I found a similar discussion at the following link. It's not clear to me whether they ever got the forcing of PE/PO correct, so I've adapted it slightly with code that should work correctly.

   ; Push a zero byte to the stack and pop it
   xor a
   push af
   pop af
   ld a,i
   jp pe,interrupts_checked
   ; See if an interrupt triggered. If so, the byte on the stack (or better said,
   ; below the stack) will not be 0 anymore UNLESS this code is executing 
   ; from $0000-$00FF area!!!
   dec sp
   dec sp
   pop af
   or a
   jr z,clear_or_set_pv_flag
   ; Our zero byte has been overwritten, which means an interrupt must have
   ; occurred.
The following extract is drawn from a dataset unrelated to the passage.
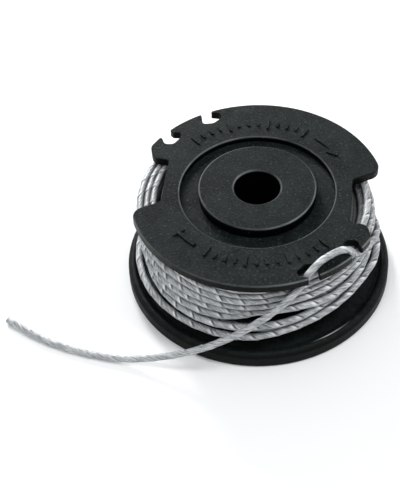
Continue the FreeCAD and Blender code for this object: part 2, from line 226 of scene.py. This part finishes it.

Set A to $7F so the increase will set parity even
   ld a,$7F
clear_or_set_pv_flag:
   inc a
interrupts_checked:
   ; PE = interrupts enabled
   ; PO = interrupts disabled

The high byte of the return address put on the stack when an interrupt occurs overwrites our zero byte. If an interrupt occurs during our LD A,I instruction, then it will be the address of that LD A,I instruction that will be the return address (or maybe of the instruction right after it?). In order for our code to find out whether an interrupt occurred during the LD A,I instruction, the high byte of the address of that instruction must NOT be zero. In other words, make sure the above code snippet is always located at address $0100 or higher, NEVER between $0000-$00ff.